## Source material
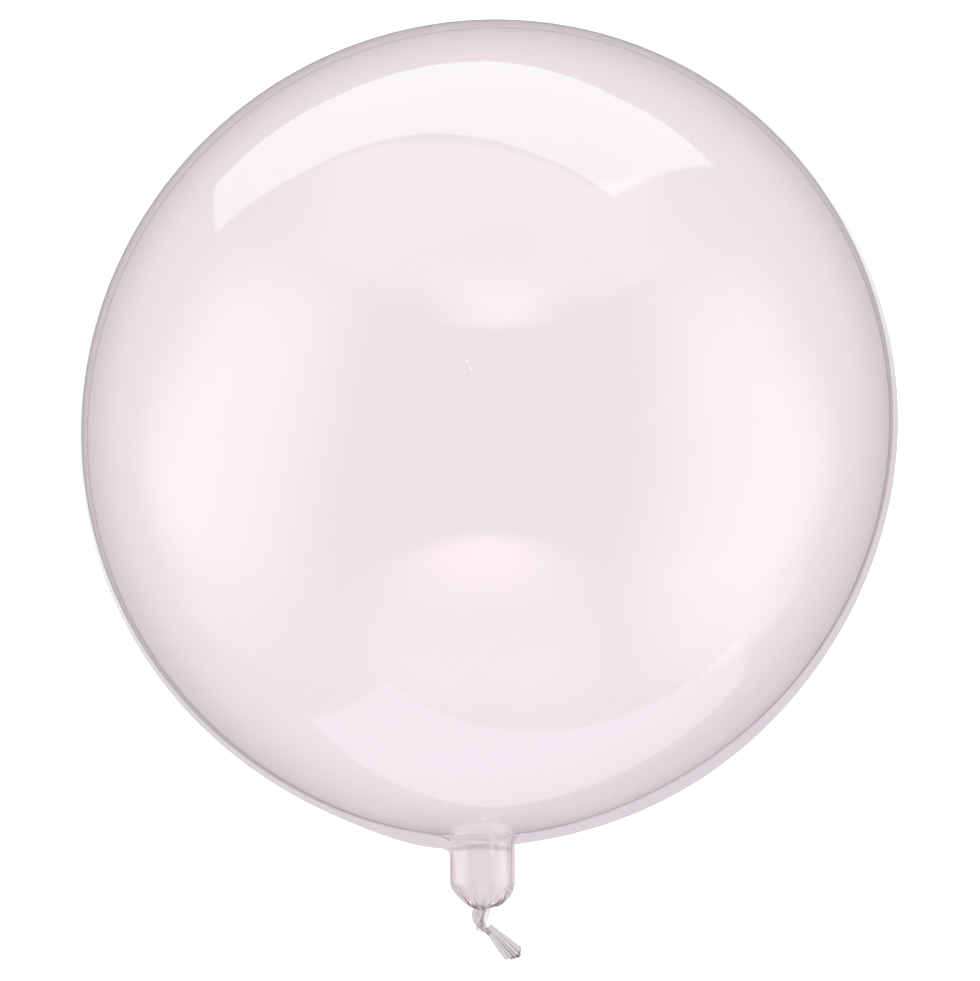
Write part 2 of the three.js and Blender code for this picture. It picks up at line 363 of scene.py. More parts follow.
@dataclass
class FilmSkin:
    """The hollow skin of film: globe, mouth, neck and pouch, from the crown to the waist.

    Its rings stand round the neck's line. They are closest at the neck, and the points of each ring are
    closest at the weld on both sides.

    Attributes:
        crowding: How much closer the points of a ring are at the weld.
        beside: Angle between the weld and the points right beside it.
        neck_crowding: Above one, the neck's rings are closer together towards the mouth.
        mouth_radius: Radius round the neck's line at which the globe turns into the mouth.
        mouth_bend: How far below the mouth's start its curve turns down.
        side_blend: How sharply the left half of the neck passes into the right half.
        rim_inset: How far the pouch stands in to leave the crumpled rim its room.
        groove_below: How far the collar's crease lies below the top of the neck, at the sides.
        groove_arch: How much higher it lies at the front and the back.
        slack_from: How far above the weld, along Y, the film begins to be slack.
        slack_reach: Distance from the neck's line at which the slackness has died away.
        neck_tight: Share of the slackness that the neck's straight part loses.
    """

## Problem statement
Emit, unaltered, the lines from the top of the listing down through the line that holds "to the waist."; emit nothing else.

## Result
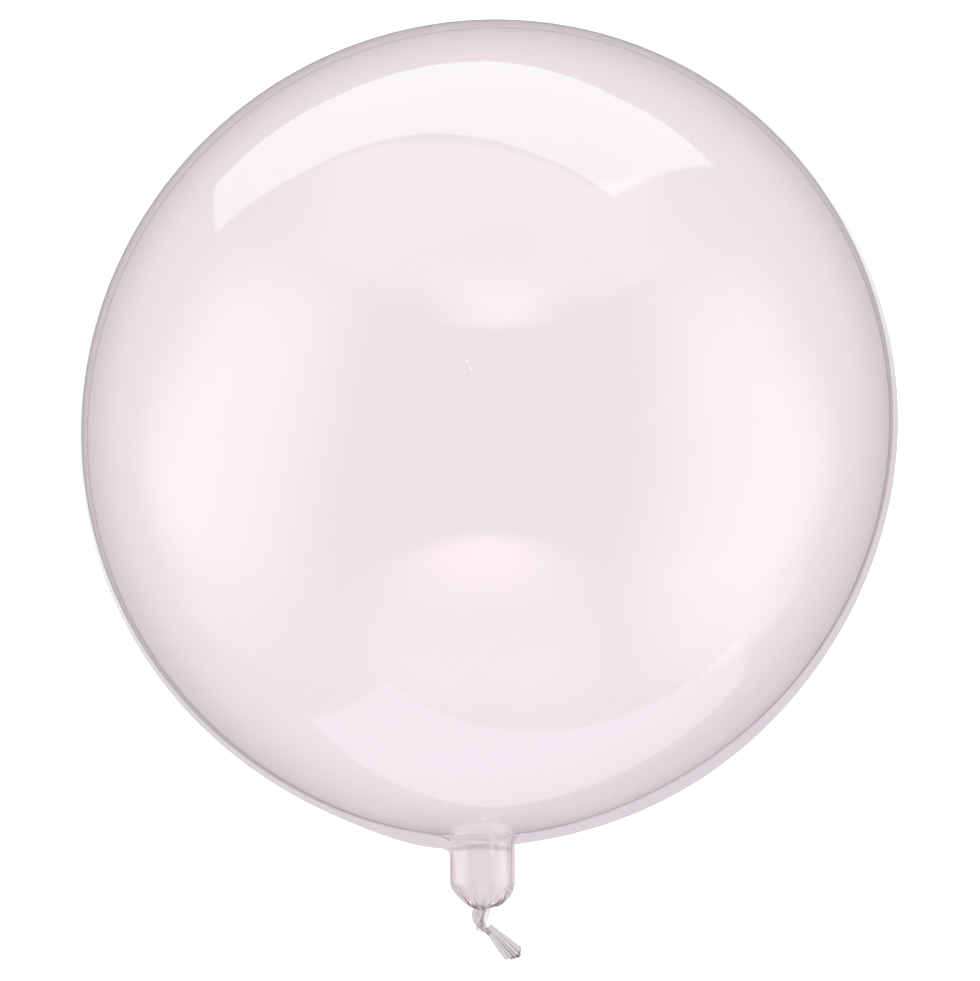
Write part 2 of the three.js and Blender code for this picture. It picks up at line 363 of scene.py. More parts follow.
@dataclass
class FilmSkin:
    """The hollow skin of film: globe, mouth, neck and pouch, from the crown to the waist.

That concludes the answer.